INSTRUCTION
Below is a listing; reproduce each line of it exactly.

+ + + +

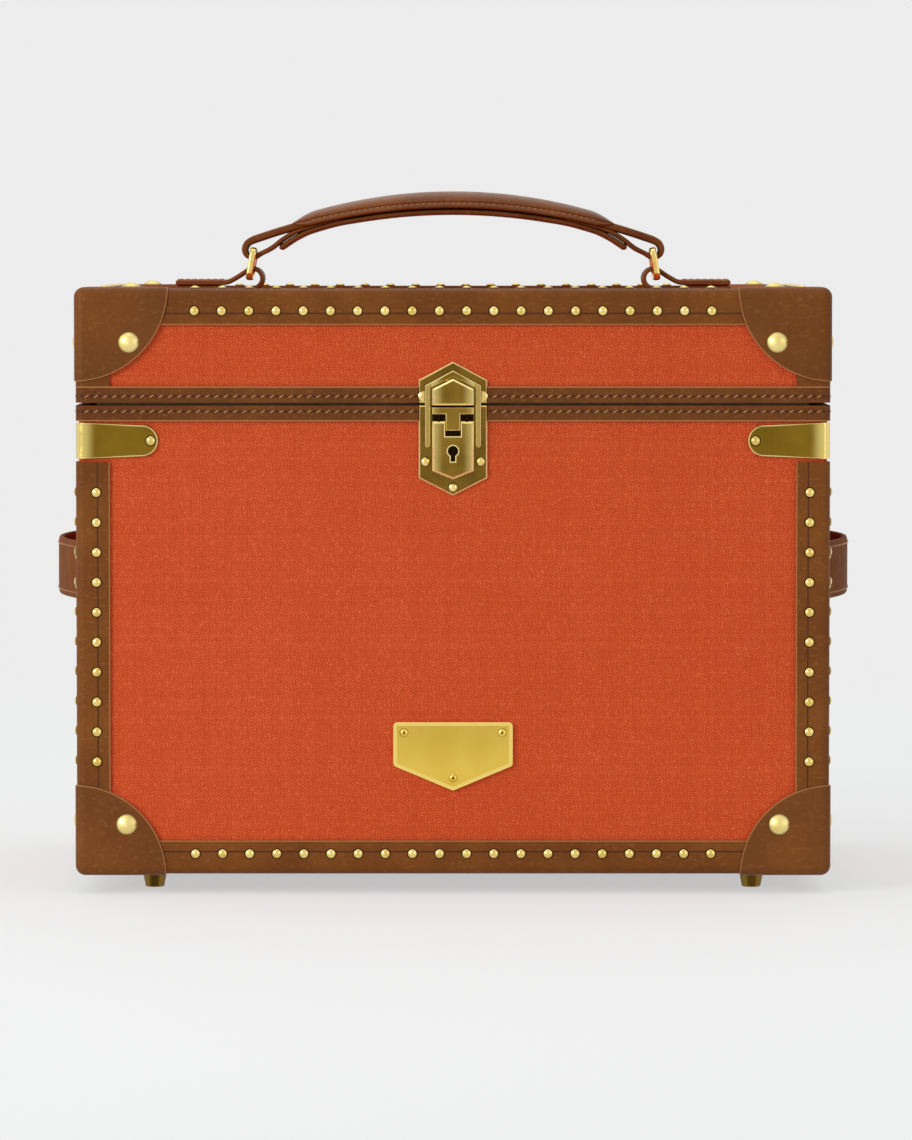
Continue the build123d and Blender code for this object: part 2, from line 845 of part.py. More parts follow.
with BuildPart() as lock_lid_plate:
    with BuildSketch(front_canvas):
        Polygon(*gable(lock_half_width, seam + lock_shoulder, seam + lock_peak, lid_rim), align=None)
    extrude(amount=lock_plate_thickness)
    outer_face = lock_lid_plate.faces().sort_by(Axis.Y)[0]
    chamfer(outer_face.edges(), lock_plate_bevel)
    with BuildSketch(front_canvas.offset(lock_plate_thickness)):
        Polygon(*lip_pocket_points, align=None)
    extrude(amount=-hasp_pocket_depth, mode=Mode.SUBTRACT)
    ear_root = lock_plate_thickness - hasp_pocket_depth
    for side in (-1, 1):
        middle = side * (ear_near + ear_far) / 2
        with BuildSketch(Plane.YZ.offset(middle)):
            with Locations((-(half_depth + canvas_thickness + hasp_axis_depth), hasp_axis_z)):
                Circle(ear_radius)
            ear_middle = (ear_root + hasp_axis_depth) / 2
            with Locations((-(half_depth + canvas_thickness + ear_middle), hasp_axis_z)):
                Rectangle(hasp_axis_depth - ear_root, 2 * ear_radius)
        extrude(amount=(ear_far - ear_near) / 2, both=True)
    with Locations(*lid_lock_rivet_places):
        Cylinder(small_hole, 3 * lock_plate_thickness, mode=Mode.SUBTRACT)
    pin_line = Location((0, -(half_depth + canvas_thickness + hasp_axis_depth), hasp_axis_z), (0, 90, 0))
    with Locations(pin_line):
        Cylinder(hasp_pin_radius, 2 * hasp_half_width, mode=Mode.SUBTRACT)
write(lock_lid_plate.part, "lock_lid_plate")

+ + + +

RESPONSE BELOW
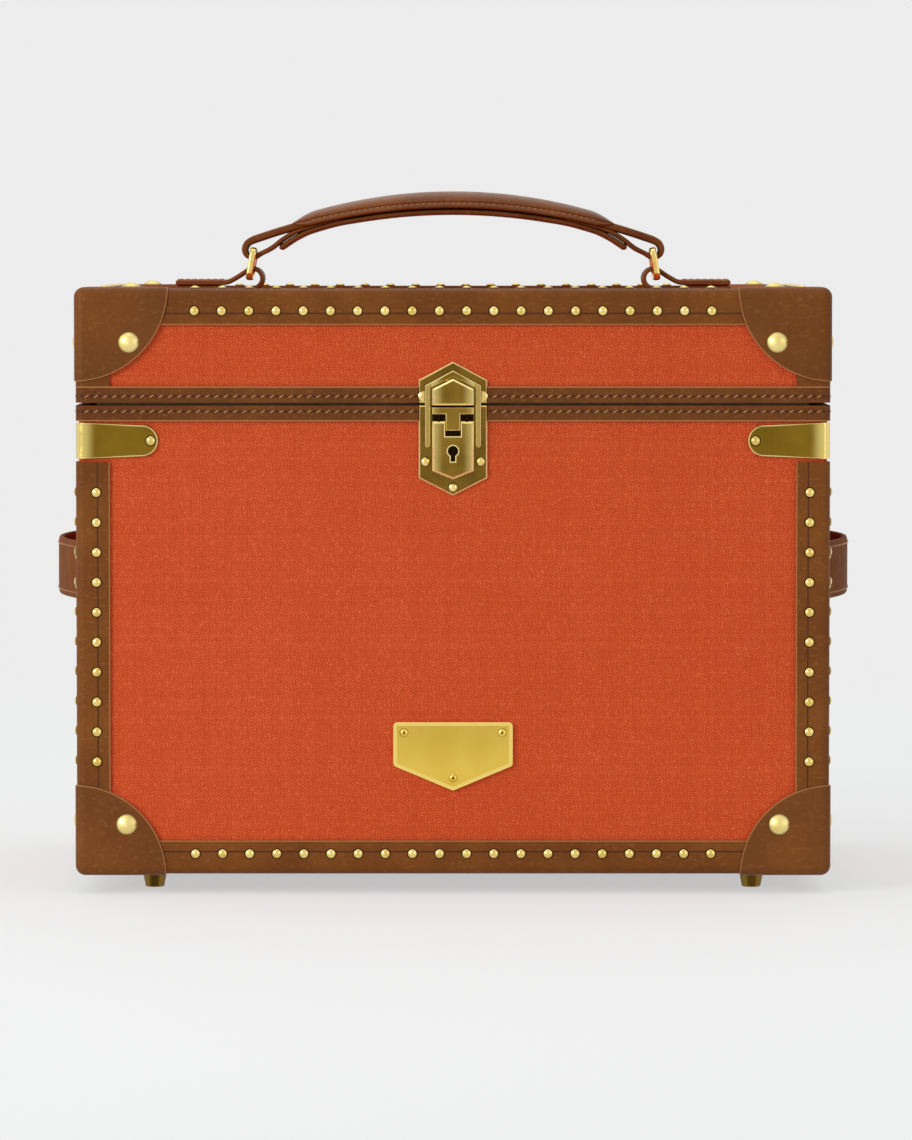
Continue the build123d and Blender code for this object: part 2, from line 845 of part.py. More parts follow.
with BuildPart() as lock_lid_plate:
    with BuildSketch(front_canvas):
        Polygon(*gable(lock_half_width, seam + lock_shoulder, seam + lock_peak, lid_rim), align=None)
    extrude(amount=lock_plate_thickness)
    outer_face = lock_lid_plate.faces().sort_by(Axis.Y)[0]
    chamfer(outer_face.edges(), lock_plate_bevel)
    with BuildSketch(front_canvas.offset(lock_plate_thickness)):
        Polygon(*lip_pocket_points, align=None)
    extrude(amount=-hasp_pocket_depth, mode=Mode.SUBTRACT)
    ear_root = lock_plate_thickness - hasp_pocket_depth
    for side in (-1, 1):
        middle = side * (ear_near + ear_far) / 2
        with BuildSketch(Plane.YZ.offset(middle)):
            with Locations((-(half_depth + canvas_thickness + hasp_axis_depth), hasp_axis_z)):
                Circle(ear_radius)
            ear_middle = (ear_root + hasp_axis_depth) / 2
            with Locations((-(half_depth + canvas_thickness + ear_middle), hasp_axis_z)):
                Rectangle(hasp_axis_depth - ear_root, 2 * ear_radius)
        extrude(amount=(ear_far - ear_near) / 2, both=True)
    with Locations(*lid_lock_rivet_places):
        Cylinder(small_hole, 3 * lock_plate_thickness, mode=Mode.SUBTRACT)
    pin_line = Location((0, -(half_depth + canvas_thickness + hasp_axis_depth), hasp_axis_z), (0, 90, 0))
    with Locations(pin_line):
        Cylinder(hasp_pin_radius, 2 * hasp_half_width, mode=Mode.SUBTRACT)
write(lock_lid_plate.part, "lock_lid_plate")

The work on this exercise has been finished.